In 1962 with the invitation of the archbishop Grégoire Haddad and other prominent members, Imam Musa Sadr became a member of the “Central Council of the Social Movement”. Subsequently, he was invited by Christian leaders to a number of Christian religious centres—such as churches and monasteries—in order to speak on various topics, particularly on “the coexistence of religions”, al-islam reported.
On June 21, 1963, Imam Musa Sadr had attend the Papal Coronation ceremony of His Holiness Pope Paul VI, making him the first Muslim scholar to be invited to such a ceremony.
40 years ago on February 19, 1975, fathers of the Saint Louis Capuchin Cathedral in Beirut invited Imam Musa al-Sadr to preach the Christians during Lent, which is the solemn religious observance in the liturgical calendar of many Christian denominations that begins on Ash Wednesday and covers a period of approximately six weeks before Easter Sunday.
It was the first time in the history of Islam and Christianity that a Muslim cleric was carrying out a Christian religious rite.
In his sermon at Saint Louis Capuchin Cathedral, Imam Sadr both preached and practiced his doctrine, khabar online reported.
“We have gathered for the human being; the human being for whom religions came; the religious which were of the same origin, and each promised the emergence of the other, and acknowledged each other,” Imam Sadr said in his sermon.
One of the other important Christian gatherings that he would attend regularly and where he would speak to the Christian youth, university students, and academics was in the grand, historical church—St. Maroon Church—in the city of Tripoli. Another city which is the centre of Maronite Christians is Bsharri. In this city, thousands of youth and Christians from all walks of life would gather, with indescribable excitement and enthusiasm, to listen to the talk of Imam Musa Sadr.
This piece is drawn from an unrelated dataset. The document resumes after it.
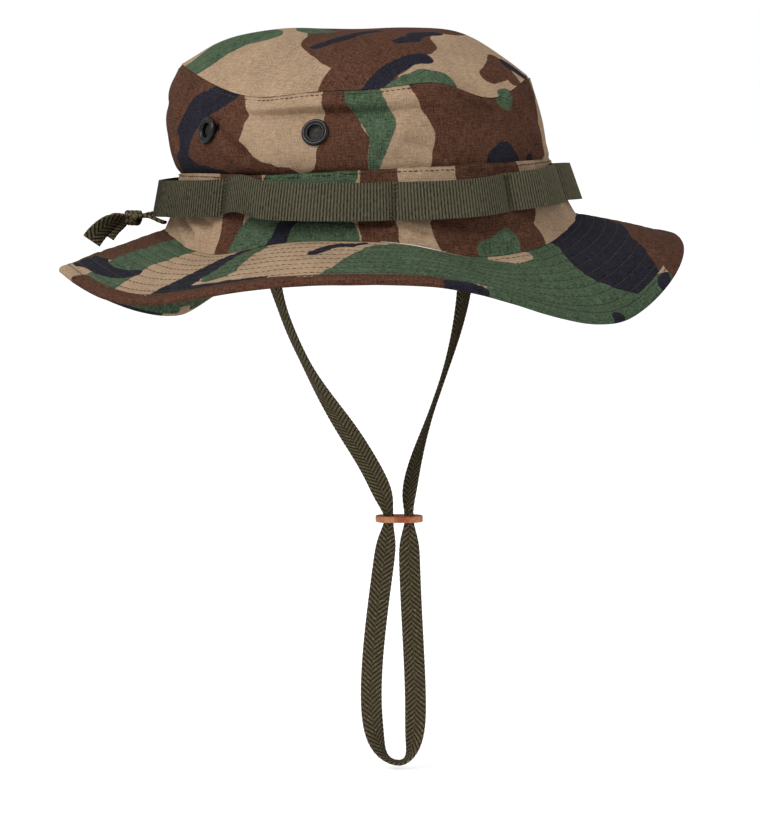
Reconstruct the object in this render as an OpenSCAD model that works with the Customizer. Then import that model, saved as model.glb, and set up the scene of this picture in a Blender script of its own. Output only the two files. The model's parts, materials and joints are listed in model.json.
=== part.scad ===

These youth were so enamoured by him that most of them would bring their marriage vows to him and he would solemnize their marriages.
On this issue, he took great strides and has said:
… I am for the establishment of one united Islamic front that can allow us, from a position of strength, to extend our hands of cooperation towards our fellow Christians and that can make way for the coexistence of Muslims and Christians. Israel insists on projecting this as a futile attempt in the world. They think that it is impossible to create an independent Palestine wherein Jews, Muslims, and Christians all live next to each other.
In his effort to strengthen the ties with well-known Christian personalities, Imam Musa Sadr—as a Shia Imam and scholar—did not suffice himself only to having official sessions with them; rather, during the days of Eid and various other occasions, he would pay them visits in their homes, attend their funerals, and participate in their joyous and sad ceremonies. It reached a point where Christians would respect and honour him in the same way they did their own leaders. In fact, at times, they would rely on him more than their own leaders.
He was of the belief that the coexistence of Muslims and Christians was an important asset that must be utilized in order to solve many social problems and issues. In this regard, he strove and made advances to such an extent that he was accepted by the Christian societies as an ethical role model.